- Born: May 3, 1968 (age 58)
- Education: Loyola University Chicago (PhD)
- Occupations: Literary critic and author
- Writing career
- Genres: Fantasy; Anglo-Saxon literature; Medieval literature; Science fiction;
- Subject: Literature
- Website: michaeldrout.com

= Michael D. C. Drout =

American academic and writer

Michael D. C. Drout (/draʊt/; born 3 May 1968) is an American Professor of English and Director of the Center for the Study of the Medieval at Wheaton College. He is an author and editor specializing in Anglo-Saxon and medieval literature, science fiction and fantasy, especially the works of J. R. R. Tolkien and Ursula K. Le Guin.

==Career==

Drout holds a PhD in English from Loyola University Chicago (May 1997), an MA in English from the University of Missouri (May 1993), an MA in Communication from Stanford University (May 1991), and a BA in Professional and Creative Writing from Carnegie Mellon University.

He is best known for his studies of J. R. R. Tolkien's scholarly work on Beowulf and the precursors and textual evolution of the essay Beowulf: the Monsters and the Critics, published as Beowulf and the Critics by J. R. R. Tolkien (2002), which won the Mythopoeic Award for Scholarship in Inklings Studies, 2003.

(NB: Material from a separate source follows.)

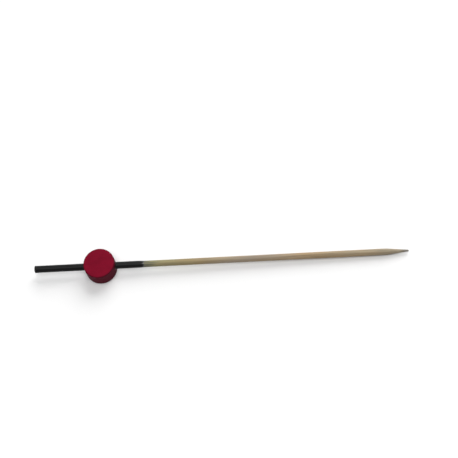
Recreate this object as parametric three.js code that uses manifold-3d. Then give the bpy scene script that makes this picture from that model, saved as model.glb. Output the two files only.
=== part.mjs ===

He is the editor of the J.R.R. Tolkien Encyclopedia: Scholarship and Critical Assessment (2007), a one-volume reference on Tolkien's works and their contexts.

With the Tolkien scholars Douglas Anderson and Verlyn Flieger, he is co-editor of Tolkien Studies, (Volumes 1–7, 2004–2010).

==Books==
Books written or edited by Drout include:

- 2002, (editor), Beowulf and the Critics by J. R. R. Tolkien, Medieval and Renaissance Texts and Studies 248 (Arizona Center for Medieval and Renaissance Studies), Tempe, Arizone, ISBN 978-0-86698-290-0
- 2007, (editor), J. R. R. Tolkien Encyclopedia (New York; London: Routledge, 2007), ISBN 978-0415969420; reprinted 2013, ISBN 978-1135880347
- 2025, The Tower and the Ruin: J. R. R. Tolkien's Creation. (W. W. Norton & Company, 2025). ISBN 978-1324093886

==Audio==

Drout has published thirteen audio lectures for Recorded Books' Modern Scholar Series. He has both a love of the Anglo-Saxon language, and academic expertise in its linguistic basis for the modern English Language; he maintains a growing collection of recorded Anglo-Saxon on Anglo-Saxon Aloud.